The winning posture is administrative discipline. Treat the refund cycle as a documentation contest with deadlines.

  1. Build an entry-level inventory. Pull ACE reports identifying IEEPA duty lines, entry numbers, ports, brokers, duty amounts, and liquidation status.
  2. “Bucket” entries into unliquidated, recently liquidated, and older liquidated populations. Each bucket implies a different strategy and level of recoverability.
  3. Assemble complete entry packages. Assume CBP or counsel will want CBP Form 7501 data, proof of deposits, broker transmissions, and any correction or reconciliation history.
  4. Confirm who the importer of record actually is. Do not assume it aligns with who paid in commercial terms.
  5. Contract-map refund entitlement. Review tariff pass-through clauses, change-in-law language, and duty recovery provisions now, before the refund asset crystallizes.

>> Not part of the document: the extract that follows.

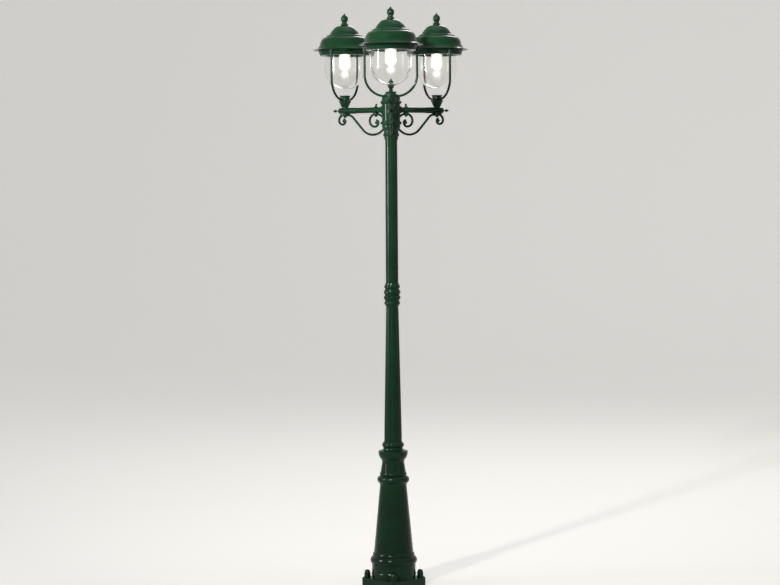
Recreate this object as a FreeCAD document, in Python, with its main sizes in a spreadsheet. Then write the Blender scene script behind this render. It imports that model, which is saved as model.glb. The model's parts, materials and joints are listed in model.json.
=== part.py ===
import FreeCAD, Part
import math
import os
import re
import Sketcher

# Garden lamp post with three lantern heads on three scrolled arms.
# Millimetres, +Z up. The origin is the centre of the foot's underside, on the
# post's axis. One arm points along -Y, the other two lie 120 degrees either way.

SIZES = (
    # foot and base casting
    ("foot_side", 180, "side of the square foot"),
    ("foot_corner", 12, "corner radius of the foot"),
    ("foot_thick", 33, "height of the foot"),
    ("foot_roof", 12, "thickness of the foot's top wall"),
    ("foot_wall", 8, "thickness of the foot's side walls"),
    ("anchor_circle", 204, "diameter of the circle of anchor holes"),
    ("anchor_hole", 17.4, "diameter of an anchor hole"),
    ("anchor_boss", 34, "diameter of the boss round an anchor hole"),
    ("nut_flats", 24, "anchor nut across its flats"),
    ("nut_hexagon", 13, "height of the anchor nut's hexagon"),
    ("nut_height", 28, "whole height of the domed anchor nut"),
    ("nut_bore", 16.8, "anchor nut's thread, taken at its root"),
    ("washer_size", 29, "anchor washer, outside diameter"),
    ("washer_thick", 3, "thickness of the anchor washer"),
    ("base_height", 560, "height of the base casting"),
    ("skirt_radius", 84.5, "radius of the round skirt above the foot"),
    ("skirt_height", 88, "top of the plain skirt above the ground"),
    ("skirt_ring", 14, "height of the ring round the skirt's foot"),
    ("torus_rise", 30, "height of the big ring on the skirt"),
    ("torus_curve", 18, "radius of the big ring's section"),
    ("bead_rise", 14, "height of a small ring"),
    ("bead_curve", 11, "radius of a small ring's section"),
    ("cone_foot_radius", 75.5, "radius at the foot of the base's cone"),
    ("cone_top_radius", 51.5, "radius at the top of the base's cone"),
    ("cone_top_drop", 169, "cone's top below the base's top"),
    ("knop_curve", 15, "radius of the upper big ring's section"),
    ("waist_radius", 43, "radius of the base's waist"),
    ("waist_drop", 82, "waist below the base's top"),
    ("flange_radius", 57, "radius of the flange above the waist"),
    ("flange_edge", 15, "height of the flange's edge"),
    ("flange_drop", 36, "top of the flange's edge below the base's top"),
    ("collar_radius", 38, "radius of the neck at the base's top"),
    ("base_wall", 7, "wall of the base casting"),
    # columns
    ("column_foot_radius", 34.5, "lower column's radius at its foot"),
    ("column_top_radius", 24, "lower column's radius at its top"),
    ("column_length", 521, "length of the lower column that shows"),
    ("spigot_radius", 28, "radius of the spigot under the lower column"),
    ("spigot_length", 60, "length of the spigot under the lower column"),
    ("column_bore", 18.2, "radius of the bore through both columns"),
    ("flute_count", 8, "flutes round the lower column"),
    ("flute_depth", 2.2, "depth of a flute"),
    ("flute_radius", 8.5, "radius of a flute's section"),
    ("flute_margin", 16, "plain band left at each end of the flutes"),
    ("joint_height", 90, "height of the ringed joint"),
    ("joint_radius", 27, "radius of the joint between its rings"),
    ("joint_ring", 15, "height of a ring on the joint"),
    ("joint_swell", 9.5, "radius of a joint ring's section"),
    ("joint_seat", 40, "depth of the upper column's seat in the joint"),
    ("sleeve_wall", 3, "wall of the sleeve inside the joint"),
    ("sleeve_reach", 85, "how far the sleeve enters each column"),
    ("upper_foot_radius", 24.5, "upper column's radius at its foot"),
    ("upper_top_radius", 23.2, "upper column's radius at its top"),
    ("play", 0.1, "gap round a piece in its seat"),
    # hub
    ("hub_level", 1735, "underside of the hub above the ground"),
    ("hub_height", 168, "height of the hub"),
    ("hub_radius", 34.5, "radius of the hub"),
    ("hub_neck_radius", 28, "radius of the hub's neck"),
    ("hub_neck_height", 26, "height of the hub's neck"),
    ("hub_ring_height", 12, "height of a ring round the hub"),
    ("hub_ring_curve", 6.2, "radius of a hub ring's section"),
    ("hub_ring_low", 54, "lower ring's middle above the hub's underside"),
    ("hub_ring_high", 135, "upper ring's middle above the hub's underside"),
    ("hub_socket", 62, "depth of the upper column's socket in the hub"),
    ("hub_floor", 8, "floor between the socket and the wiring space"),
    ("hub_wall", 8, "wall round the wiring space"),
    ("wire_radius", 7, "radius of the wire ways"),
    ("boss_radius", 15, "radius of the boss at each arm's root"),
    ("boss_reach", 41, "boss's face from the post's axis"),
    ("cap_spigot", 8, "depth of the hub cap's spigot"),
    ("cap_rise", 13, "height of the hub cap's dome"),
    ("cap_neck", 7, "radius of the cap finial's neck"),
    ("cap_ball", 11, "radius of the cap finial's ball"),
    ("block_size", 30, "length of the terminal block"),
    ("block_height", 18, "height of the terminal block"),
    # arms
    ("arm_level", 1837, "height of the arms' axis"),
    ("arm_reach", 206, "lamp axis from the post's axis"),
    ("arm_radius", 11, "radius of an arm"),
    ("arm_end_radius", 12, "radius of an arm's thicker end"),
    ("arm_end_inner", 49, "thicker end's start before the lamp axis"),
    ("arm_end_outer", 28, "thicker end's finish past the lamp axis"),
    ("arm_root", 27, "arm's inner end from the post's axis"),
    ("pad_radius", 19, "radius of the pad under the lamp axis"),
    ("pad_drop", 21, "pad's underside below the arm's axis"),
    ("tip_length", 28, "length of the arm's pointed tip"),
    ("tip_radius", 4.6, "radius of the pointed tip's bud"),
    ("tip_point", 0.7, "radius left at the arm tip's and finials' points"),
    ("tip_pin", 2.5, "radius of the pin that holds the tip"),
    ("tip_pin_length", 8, "length of that pin"),
    # scrolls
    ("rod_radius", 3.75, "radius of the scrolls' rod"),
    ("eye_radius", 5.5, "radius of the ball at a scroll's eye"),
    ("belly_radius", 62, "radius of the big scroll's belly"),
    ("belly_centre", 45.5, "belly's centre out from the hub's face"),
    ("scroll_slope", 47.3, "slope of the big scroll's straight run"),
    ("crest_radius", 30, "radius where the straight run meets the crest"),
    ("crest_before", 14, "flat crest before the lamp axis"),
    ("crest_after", 7, "flat crest past the lamp axis"),
    ("volute_one", 20.3, "first radius of the big scroll's volute"),
    ("volute_two", 17.6, "second radius of the big scroll's volute"),
    ("volute_three", 14.4, "third radius of the big scroll's volute"),
    ("volute_four", 6.5, "last radius of both volutes"),
    ("curl_reach", 67, "small scroll's crest from the post's axis"),
    ("curl_root", 37, "small scroll's radius towards the hub"),
    ("curl_one", 28, "first radius of the small scroll's volute"),
    ("curl_two", 23, "second radius of the small scroll's volute"),
    ("curl_three", 17, "third radius of the small scroll's volute"),
    ("clamp_radius", 12, "radius of the clamp's pad"),
    ("clamp_width", 12, "width of the clamp's strap"),
    ("clamp_strap", 2.4, "thickness of the clamp's strap"),
    ("clamp_drop", 20, "clamp pad's underside below the arm's axis"),
    ("horn_rise", 11, "height of the bud above the clamp"),
    ("horn_lean", 4, "lean of the bud towards the hub"),
    ("horn_width", 6.5, "width of the bud"),
    ("horn_thick", 5, "thickness of the bud"),
    ("screw_radius", 2.5, "radius of a dome screw's shank"),
    ("screw_head", 6.2, "radius of a dome screw's head"),
    ("screw_rise", 6.5, "height of a dome screw's head"),
    ("screw_bite", 15, "length of a dome screw's shank"),
    # lamp heads, heights above the arms' axis
    ("cup_neck", 11.5, "radius of the cup's neck"),
    ("cup_leaf", 23.5, "radius at the tips of the cup's leaves"),
    ("cup_leaf_rise", 22, "leaf tips above the cup's foot"),
    ("cup_drum", 18.5, "radius of the cup's drum"),
    ("cup_height", 47, "height of the cup"),
    ("cup_rim", 21, "radius of the cup's rim"),
    ("cup_pin", 6, "radius of the cup's pin in the arm"),
    ("cup_pin_length", 12, "length of the cup's pin"),
    ("cup_groove", 4.2, "radius of a groove between leaves"),
    ("yoke_level", 42, "yoke's bar above the arms' axis"),
    ("yoke_radius", 4.5, "radius of the yoke's rod"),
    ("yoke_span", 98, "yoke's upright from the lamp axis"),
    ("yoke_bend", 79, "radius of the yoke's bends"),
    ("yoke_bite", 11, "how far the yoke enters the gallery"),
    ("gallery_level", 213, "underside of the gallery"),
    ("gallery_height", 24, "height of the gallery"),
    ("gallery_foot_radius", 95.5, "gallery's radius at its underside"),
    ("gallery_top_radius", 102, "gallery's radius at its top"),
    ("gallery_bore", 78.3, "radius of the gallery's bore"),
    ("gallery_ledge", 9, "ledge that the glass stands on"),
    ("gallery_lip", 83.5, "radius of the bore above the ledge"),
    ("lug_radius", 7.5, "radius of a lug that takes the yoke"),
    ("gasket_thick", 1.5, "thickness of the gasket"),
    ("glass_level", 81, "bottom of the glass"),
    ("glass_radius", 77, "radius of the glass"),
    ("glass_wall", 3, "thickness of the glass"),
    ("glass_rim", 3.5, "thickness of the glass's rim"),
    ("rim_gap", 0.6, "gap round the glass's rim"),
    ("roof_height", 91, "height of the roof above the gallery"),
    ("roof_shoulder", 46, "height of the roof's lower shoulder"),
    ("roof_step_radius", 58, "radius where the upper dome meets the step"),
    ("roof_shoulder_radius", 79, "radius at the top of the shoulder"),
    ("roof_drum_radius", 94, "radius of the roof's drum"),
    ("roof_neck_radius", 103, "radius where the brim starts"),
    ("brim_radius", 121.5, "radius of the brim"),
    ("brim_drop", 2, "brim's edge below the gallery's top"),
    ("brim_edge", 1.5, "thickness of the brim's edge"),
    ("roof_wall", 4, "wall of the roof"),
    ("roof_lip", 6, "depth of the lip inside the gallery"),
    ("roof_lip_wall", 3.7, "thickness of that lip"),
    ("lift_gap", 0.3, "gap between the roof's lip and the gallery"),
    ("stud_radius", 5, "radius of the stud under the roof's finial"),
    ("stud_length", 46, "length of that stud"),
    ("finial_foot", 13, "radius of the finial's foot"),
    ("finial_ring", 8, "height of the ring at the finial's foot"),
    ("finial_neck", 10, "radius of the finial's neck"),
    ("finial_acorn", 14, "radius of the finial's acorn"),
    ("finial_height", 49, "height of the finial"),
    ("holder_radius", 19, "radius of the lamp holder"),
    ("holder_height", 44, "height of the lamp holder"),
    ("holder_shell", 14, "radius of the lamp holder's bore"),
    ("holder_depth", 29, "depth of the lamp holder's bore"),
    ("holder_hang", 8, "stud's length inside the lamp holder"),
    ("cap_radius", 13.2, "radius of the bulb's cap"),
    ("cap_length", 25, "length of the bulb's cap"),
    ("bulb_radius", 22, "radius of the bulb"),
    ("bulb_length", 92, "length of the bulb below its cap"),
    ("bulb_neck", 15, "radius of the bulb's neck"),
    ("pin_radius", 2.5, "radius of a gallery screw's shank"),
    ("pin_head", 4.2, "radius of a gallery screw's head"),
    ("pin_head_length", 5, "length of a gallery screw's head"),
    ("pin_drop", 6.5, "gallery screws below the gallery's top"),
)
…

Finally, keep an eye on litigation posture and the emerging market in refund rights. A large number of importers are already filing at the CIT to preserve claims, and a secondary market for refund rights has accelerated since the decision.

A Sober Outlook

The strongest reason to be optimistic is that the mechanics exist. If CBP reliquidates, §1505 provides a clear payment obligation, including interest, and a 30-day repayment clock.

Atmus Filtration is a reason for guarded confidence on mechanics for non-final entries, because it shows the CIT is prepared to give CBP a clear, administrable instruction set rather than leaving importers to litigate entry by entry.

The strongest reason to be cautious is that the Supreme Court did not dictate a refund remedy. That gives the government room to argue for narrower relief and forces the CIT to design a refund architecture that respects finality while giving practical effect to the holding.

For firms with meaningful exposure, the best strategy is to behave as if refunds are recoverable, but only after you prove entitlement with entry-level precision and fit within the remedial rules that will now emerge.